— begin Dataset content —

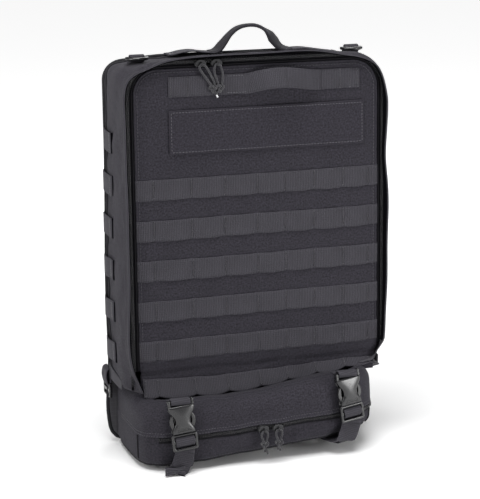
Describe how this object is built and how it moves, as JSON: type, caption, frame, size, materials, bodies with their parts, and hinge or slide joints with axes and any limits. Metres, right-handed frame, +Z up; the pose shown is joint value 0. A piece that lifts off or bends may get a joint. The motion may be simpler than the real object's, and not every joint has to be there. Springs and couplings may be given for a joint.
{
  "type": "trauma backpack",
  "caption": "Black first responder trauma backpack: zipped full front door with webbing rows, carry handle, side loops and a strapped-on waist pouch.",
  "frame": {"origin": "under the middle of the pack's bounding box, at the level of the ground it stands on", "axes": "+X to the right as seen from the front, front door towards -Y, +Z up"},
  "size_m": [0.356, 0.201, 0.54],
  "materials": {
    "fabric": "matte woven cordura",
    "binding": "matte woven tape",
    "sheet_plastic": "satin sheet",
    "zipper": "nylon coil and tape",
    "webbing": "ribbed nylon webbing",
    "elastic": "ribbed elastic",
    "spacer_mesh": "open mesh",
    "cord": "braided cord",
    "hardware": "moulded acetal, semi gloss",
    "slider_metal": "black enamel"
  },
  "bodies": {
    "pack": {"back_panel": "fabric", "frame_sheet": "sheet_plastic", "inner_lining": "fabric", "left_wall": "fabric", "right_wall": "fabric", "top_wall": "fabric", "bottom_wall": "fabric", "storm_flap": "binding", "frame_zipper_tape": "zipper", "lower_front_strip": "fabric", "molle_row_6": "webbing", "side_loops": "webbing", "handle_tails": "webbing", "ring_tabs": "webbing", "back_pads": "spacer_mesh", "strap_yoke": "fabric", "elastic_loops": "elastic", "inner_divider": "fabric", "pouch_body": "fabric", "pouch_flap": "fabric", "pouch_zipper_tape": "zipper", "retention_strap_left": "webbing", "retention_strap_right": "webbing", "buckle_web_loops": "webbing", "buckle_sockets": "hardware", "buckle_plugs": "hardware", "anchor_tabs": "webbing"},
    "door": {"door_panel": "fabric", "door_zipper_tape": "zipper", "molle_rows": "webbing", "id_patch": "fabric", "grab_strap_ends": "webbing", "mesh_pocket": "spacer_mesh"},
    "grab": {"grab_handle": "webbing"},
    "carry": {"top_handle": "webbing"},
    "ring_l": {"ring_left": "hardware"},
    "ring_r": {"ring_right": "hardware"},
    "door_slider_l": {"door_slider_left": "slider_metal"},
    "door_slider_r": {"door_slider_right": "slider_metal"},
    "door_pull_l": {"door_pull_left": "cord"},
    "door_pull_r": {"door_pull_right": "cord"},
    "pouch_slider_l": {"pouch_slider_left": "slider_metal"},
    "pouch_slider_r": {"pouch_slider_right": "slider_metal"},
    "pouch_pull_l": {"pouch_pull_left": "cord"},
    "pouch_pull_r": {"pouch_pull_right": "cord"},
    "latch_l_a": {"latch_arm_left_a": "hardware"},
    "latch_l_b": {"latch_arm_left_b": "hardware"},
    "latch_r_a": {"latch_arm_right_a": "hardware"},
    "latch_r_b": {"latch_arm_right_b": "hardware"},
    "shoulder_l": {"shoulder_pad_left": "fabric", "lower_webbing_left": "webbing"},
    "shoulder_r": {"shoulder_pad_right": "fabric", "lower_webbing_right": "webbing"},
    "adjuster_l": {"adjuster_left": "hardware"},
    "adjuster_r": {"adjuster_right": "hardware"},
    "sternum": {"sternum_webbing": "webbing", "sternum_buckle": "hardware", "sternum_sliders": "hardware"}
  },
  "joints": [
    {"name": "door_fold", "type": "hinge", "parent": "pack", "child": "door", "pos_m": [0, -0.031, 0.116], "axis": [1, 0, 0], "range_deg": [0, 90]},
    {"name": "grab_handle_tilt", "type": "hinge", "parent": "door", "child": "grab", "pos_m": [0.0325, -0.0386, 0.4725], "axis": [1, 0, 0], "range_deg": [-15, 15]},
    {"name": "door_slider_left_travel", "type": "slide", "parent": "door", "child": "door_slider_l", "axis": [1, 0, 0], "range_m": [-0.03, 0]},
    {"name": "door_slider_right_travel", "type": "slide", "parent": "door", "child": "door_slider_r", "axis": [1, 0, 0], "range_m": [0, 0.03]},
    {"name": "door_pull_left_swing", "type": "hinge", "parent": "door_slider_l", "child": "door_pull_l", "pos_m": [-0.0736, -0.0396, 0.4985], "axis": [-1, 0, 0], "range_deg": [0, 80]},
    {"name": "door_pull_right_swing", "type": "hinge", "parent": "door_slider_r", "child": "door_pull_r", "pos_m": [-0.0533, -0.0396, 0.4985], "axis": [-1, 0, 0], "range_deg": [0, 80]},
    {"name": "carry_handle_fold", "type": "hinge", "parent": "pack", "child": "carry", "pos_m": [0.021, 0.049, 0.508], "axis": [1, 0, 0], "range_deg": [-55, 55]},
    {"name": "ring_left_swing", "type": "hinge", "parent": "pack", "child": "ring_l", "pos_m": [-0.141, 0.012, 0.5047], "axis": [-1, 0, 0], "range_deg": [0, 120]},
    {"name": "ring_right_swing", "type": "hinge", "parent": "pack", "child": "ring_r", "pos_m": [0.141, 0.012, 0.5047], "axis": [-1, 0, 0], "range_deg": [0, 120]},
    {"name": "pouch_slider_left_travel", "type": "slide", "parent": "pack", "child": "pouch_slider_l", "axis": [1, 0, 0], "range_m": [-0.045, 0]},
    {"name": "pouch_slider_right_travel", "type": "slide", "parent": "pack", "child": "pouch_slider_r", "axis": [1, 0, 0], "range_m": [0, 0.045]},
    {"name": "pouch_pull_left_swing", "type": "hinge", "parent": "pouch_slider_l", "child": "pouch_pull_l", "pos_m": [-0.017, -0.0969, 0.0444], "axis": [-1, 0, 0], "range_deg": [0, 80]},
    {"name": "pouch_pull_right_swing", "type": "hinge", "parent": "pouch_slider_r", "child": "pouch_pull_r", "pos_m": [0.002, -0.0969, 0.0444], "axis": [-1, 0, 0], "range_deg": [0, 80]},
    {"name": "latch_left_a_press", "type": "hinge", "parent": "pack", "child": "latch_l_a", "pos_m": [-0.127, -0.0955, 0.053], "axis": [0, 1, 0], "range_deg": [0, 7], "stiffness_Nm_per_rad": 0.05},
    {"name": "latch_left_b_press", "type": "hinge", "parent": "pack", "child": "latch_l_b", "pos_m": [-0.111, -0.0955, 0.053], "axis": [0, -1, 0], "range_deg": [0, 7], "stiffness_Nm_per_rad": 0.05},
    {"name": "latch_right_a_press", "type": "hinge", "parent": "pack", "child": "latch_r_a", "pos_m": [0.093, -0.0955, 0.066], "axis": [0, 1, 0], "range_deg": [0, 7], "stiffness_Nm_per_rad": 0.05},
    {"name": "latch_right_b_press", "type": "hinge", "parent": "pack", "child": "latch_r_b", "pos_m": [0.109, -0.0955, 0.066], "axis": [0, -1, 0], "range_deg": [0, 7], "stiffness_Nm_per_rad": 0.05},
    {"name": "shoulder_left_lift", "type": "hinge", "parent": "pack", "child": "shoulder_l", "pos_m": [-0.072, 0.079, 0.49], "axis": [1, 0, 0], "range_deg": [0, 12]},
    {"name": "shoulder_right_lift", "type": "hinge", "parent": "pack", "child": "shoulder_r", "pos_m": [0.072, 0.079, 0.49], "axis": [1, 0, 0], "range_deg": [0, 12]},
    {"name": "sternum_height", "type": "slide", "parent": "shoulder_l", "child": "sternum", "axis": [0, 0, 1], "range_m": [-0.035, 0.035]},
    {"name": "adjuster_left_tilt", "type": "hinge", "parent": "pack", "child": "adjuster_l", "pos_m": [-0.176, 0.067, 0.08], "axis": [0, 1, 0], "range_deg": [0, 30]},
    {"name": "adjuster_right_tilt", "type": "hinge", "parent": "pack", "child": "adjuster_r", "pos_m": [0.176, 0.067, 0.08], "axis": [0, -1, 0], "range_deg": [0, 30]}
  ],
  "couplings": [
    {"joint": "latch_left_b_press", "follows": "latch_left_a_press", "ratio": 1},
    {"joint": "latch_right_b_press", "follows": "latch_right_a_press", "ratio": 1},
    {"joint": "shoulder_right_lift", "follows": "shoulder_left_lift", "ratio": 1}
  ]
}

— end Dataset content —
— begin Dataset content —

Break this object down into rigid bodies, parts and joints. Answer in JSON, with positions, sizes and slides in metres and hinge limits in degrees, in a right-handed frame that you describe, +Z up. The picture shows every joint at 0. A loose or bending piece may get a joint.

— end Dataset content —
— begin Dataset content —

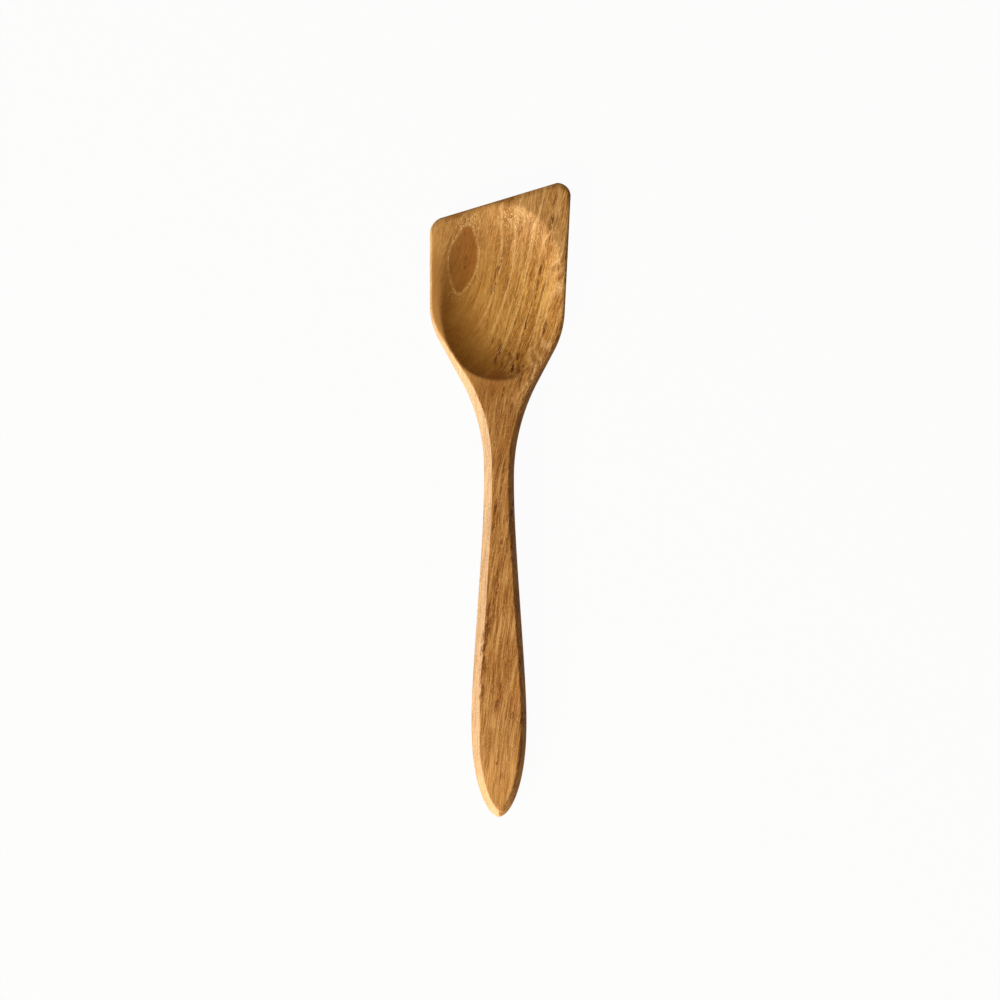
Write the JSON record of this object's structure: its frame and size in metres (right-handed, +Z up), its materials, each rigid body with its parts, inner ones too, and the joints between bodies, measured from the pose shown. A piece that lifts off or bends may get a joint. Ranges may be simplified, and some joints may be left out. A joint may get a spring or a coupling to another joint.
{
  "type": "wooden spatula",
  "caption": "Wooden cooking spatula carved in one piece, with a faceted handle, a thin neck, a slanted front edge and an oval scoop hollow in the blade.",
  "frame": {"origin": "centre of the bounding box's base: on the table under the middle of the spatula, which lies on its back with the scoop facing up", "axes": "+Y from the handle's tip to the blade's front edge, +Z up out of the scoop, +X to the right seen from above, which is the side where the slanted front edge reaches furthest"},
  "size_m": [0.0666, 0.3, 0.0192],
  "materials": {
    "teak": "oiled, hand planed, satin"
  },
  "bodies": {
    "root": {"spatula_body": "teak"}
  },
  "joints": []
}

— end Dataset content —

▶ _Work to do_:
Count how many lines above include the word "this" and answer with that figure only.

▶ _Expected output_:
3